The simple term 'Sub-Saharan Africa' has implicitly  confirmed an impression in other parts of the world that the continent was somehow subnormal in economic performance, and in democracy, in legality, in culture and social cohesion. The nineteenth century concept that Africa was [or contained] a 'heart of darkness': of cults, primitive religion, tribalism, low intelligence and slavery continued to be quoted. Positive developments over recent years have done very much to make traders in the other continents aware of the economic opportunities, and of the increasing legitimacy of some governments that have reasserted the rule of law and even suppressed corruption. In some part-Muslim countries violence against Christians is increasing; but such incidents are being reported internationally. The depressive mood of crisis that infests Europe is sharply in contrast to the optimism that has been spreading across Africa. Despite the awful failures like Somalia and Zimbabwe there is very much positive thinking in and about Africa: which is really good news.

These pointers to the prospects for the world in the next few years all pivot on political data, and the key fact that the economic prospects of the various countries are heavily influenced - if not absolutely determined - by their politics. But these signs do not point down any single path. In Latin America the strongest economic growth is apparent in countries with the best achievements in democratic politics, while in Africa the maintenance of the rule of law - which is essential for secure growth - is less closely associated with electoral democracy and constitutional legitimacy. India is proudly [and genuinely] the world's biggest democracy: but the institutions of the state are as much inhibitions on growth and development as they are supportive of progress. The European Union is recognised to have a 'democratic deficit': most voters resent the loss of powers by their state parliaments even though they recognise that significant benefits derive from a common market and a commitment to peace. There is a great and growing tension between the eurorats of Brussels and the mass electorate, which is not articulated adequately at the interface of the European Council of Ministers and the Commission of the EU. Japan is publicly a chaotic democracy, and works efficiently because there is an effective, secretive Imperialist elite that can get things done regardless of the apparent weaknesses of the official government; while in China omnipresent [and unabashed] manipulation by the Party also makes the formal constitutional institutions irrelevant. These Asian models have been successful. Japan's much-described 'decade of stagnation' has been statistical rather than experiential, and there is little doubt that most Chinese welcome economic development and would not swap it for democratic stagnation.

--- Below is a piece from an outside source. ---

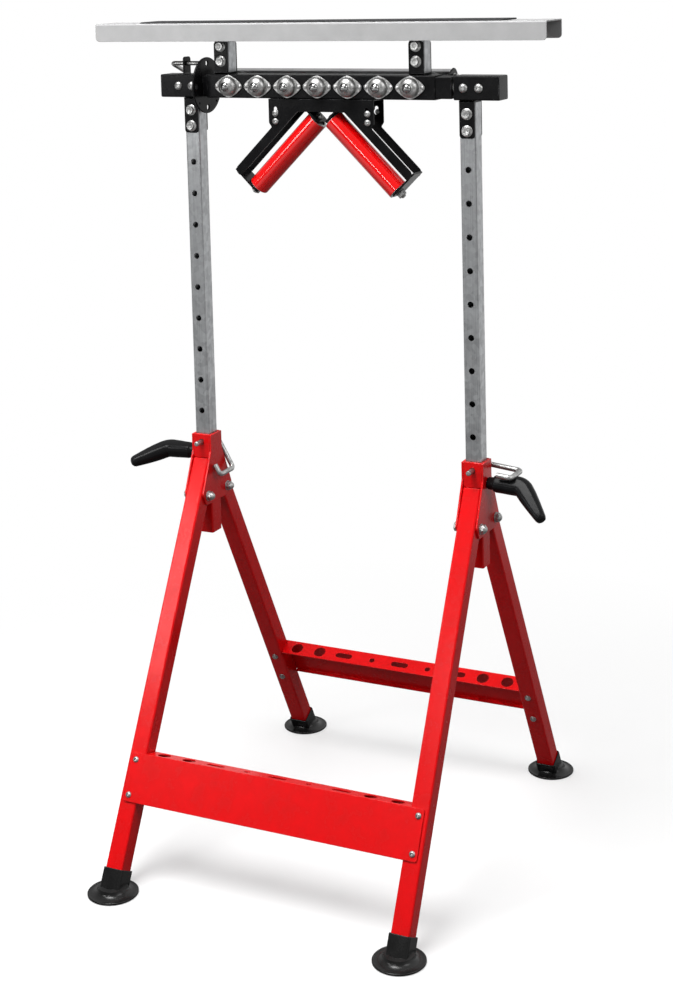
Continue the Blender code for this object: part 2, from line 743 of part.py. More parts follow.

The world is a patchwork of different political models, each of which serves some economies better than others. There seem to be no general rules: the American belief in the universal export of Democracy is not generally accepted, especially by people who prefer improving living standards to the irregular opportunity to have a negligible impact on the outcome of an election. The unedifying state of US politics in this election year is likely to be the worst possible advert for democracy: Brazil's economic success is a shining example of it. We face interesting an uncomfortable times!.